--- EXERCISE ---
Copy out the line containing "if obj.type not" and each line after it, through the last one in the material, exactly as written.
[start]
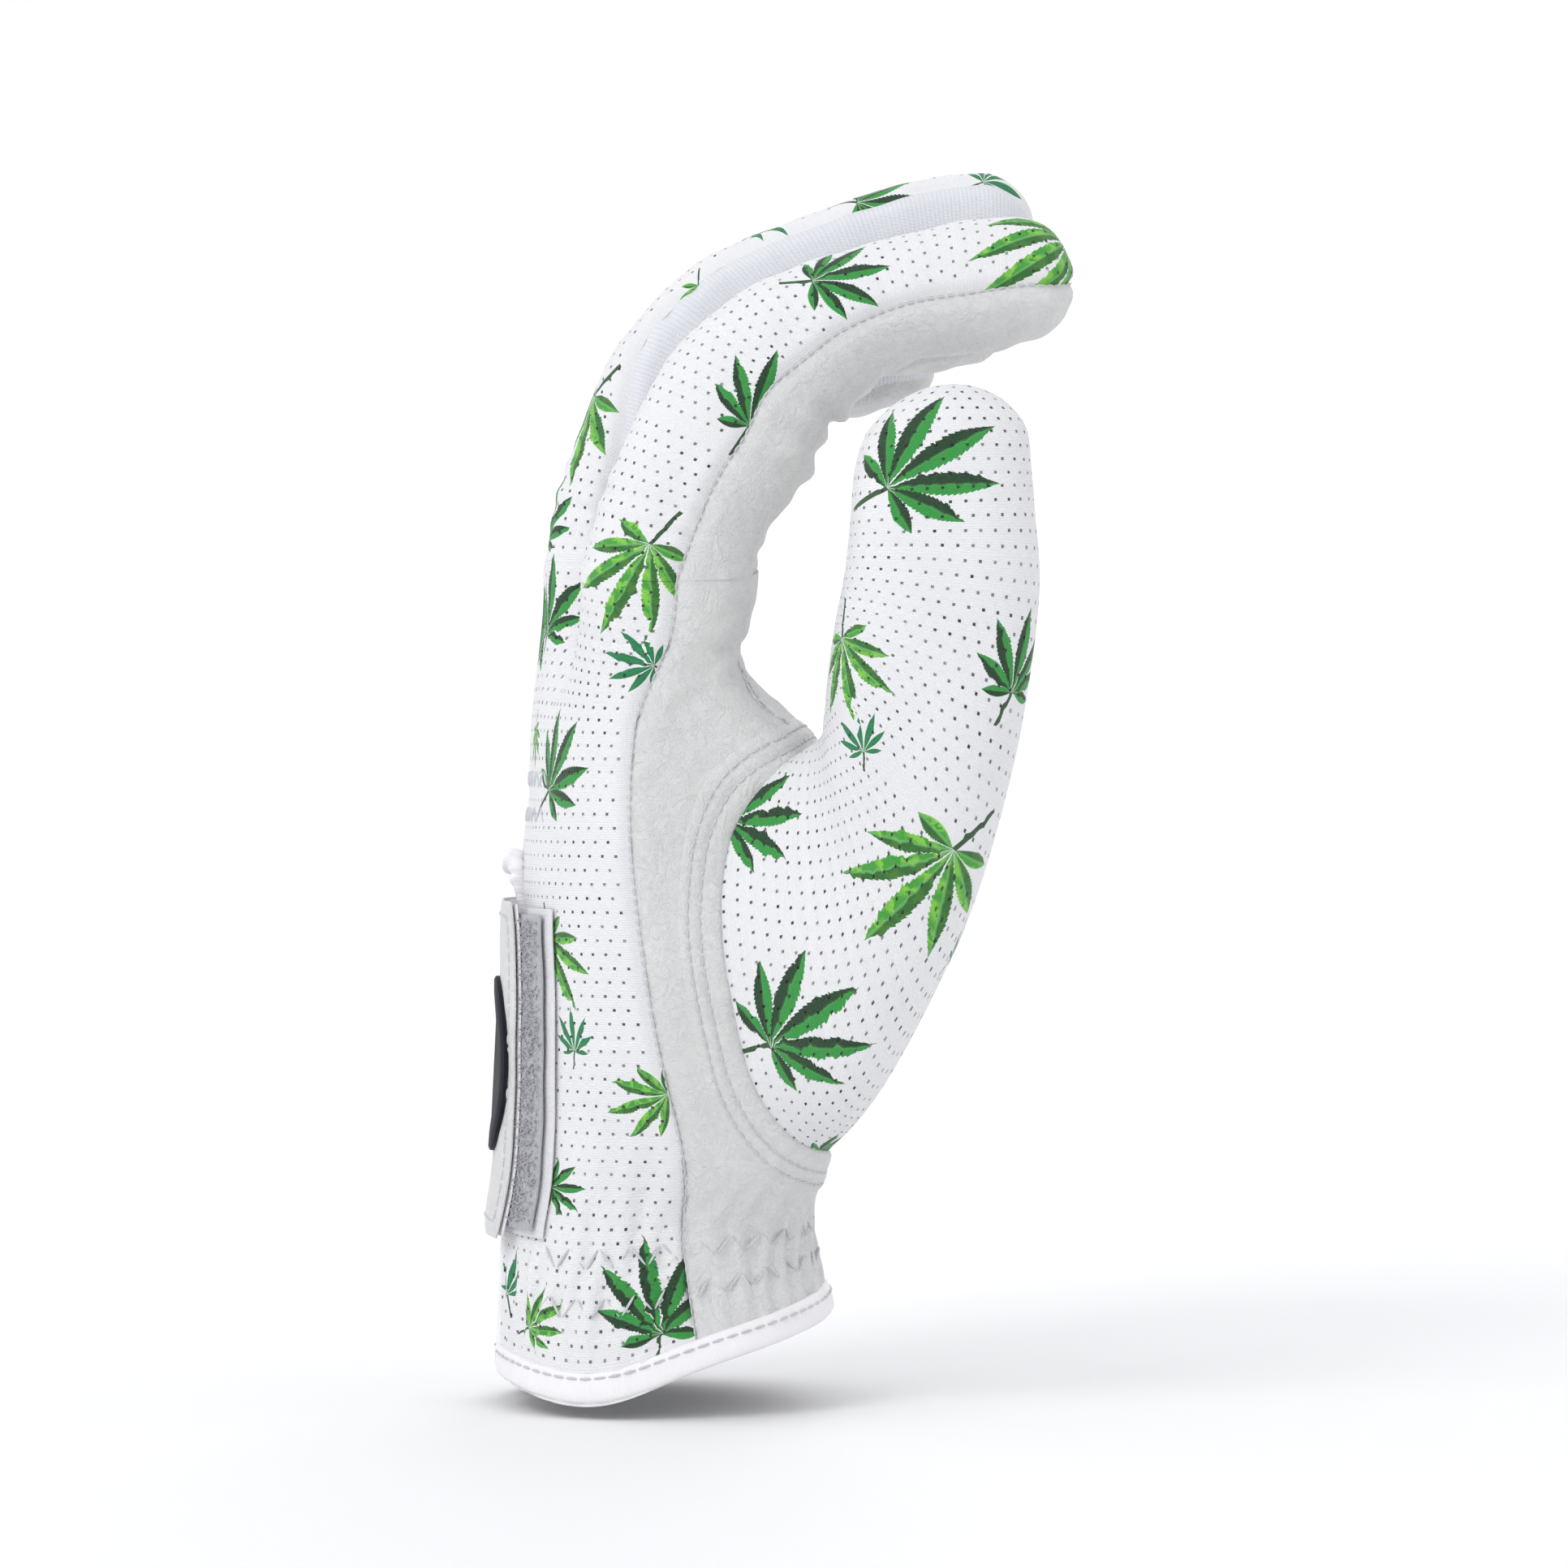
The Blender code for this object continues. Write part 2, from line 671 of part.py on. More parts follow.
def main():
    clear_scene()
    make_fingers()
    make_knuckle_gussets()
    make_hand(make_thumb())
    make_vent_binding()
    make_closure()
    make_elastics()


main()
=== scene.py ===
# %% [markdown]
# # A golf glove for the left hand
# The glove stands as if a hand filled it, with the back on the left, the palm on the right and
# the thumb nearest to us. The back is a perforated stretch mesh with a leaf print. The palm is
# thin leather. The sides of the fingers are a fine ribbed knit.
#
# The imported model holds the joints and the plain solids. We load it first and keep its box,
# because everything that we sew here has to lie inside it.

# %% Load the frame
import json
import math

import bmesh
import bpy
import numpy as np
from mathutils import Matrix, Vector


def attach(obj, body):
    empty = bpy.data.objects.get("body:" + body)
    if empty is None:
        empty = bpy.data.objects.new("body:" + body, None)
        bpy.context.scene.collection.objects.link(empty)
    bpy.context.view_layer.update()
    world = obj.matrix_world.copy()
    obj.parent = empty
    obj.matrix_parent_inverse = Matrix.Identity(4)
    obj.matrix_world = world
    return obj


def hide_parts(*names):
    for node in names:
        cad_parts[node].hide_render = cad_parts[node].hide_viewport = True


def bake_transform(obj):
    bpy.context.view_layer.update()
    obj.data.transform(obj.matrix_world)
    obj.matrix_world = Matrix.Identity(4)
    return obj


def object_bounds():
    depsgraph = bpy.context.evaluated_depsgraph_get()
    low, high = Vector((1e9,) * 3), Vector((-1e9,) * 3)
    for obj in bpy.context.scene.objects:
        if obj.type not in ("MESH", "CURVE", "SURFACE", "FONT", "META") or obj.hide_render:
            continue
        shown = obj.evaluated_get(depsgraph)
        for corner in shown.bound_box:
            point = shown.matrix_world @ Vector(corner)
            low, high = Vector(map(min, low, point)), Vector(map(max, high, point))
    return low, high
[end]
--- ANSWER ---
        if obj.type not in ("MESH", "CURVE", "SURFACE", "FONT", "META") or obj.hide_render:
            continue
        shown = obj.evaluated_get(depsgraph)
        for corner in shown.bound_box:
            point = shown.matrix_world @ Vector(corner)
            low, high = Vector(map(min, low, point)), Vector(map(max, high, point))
    return low, high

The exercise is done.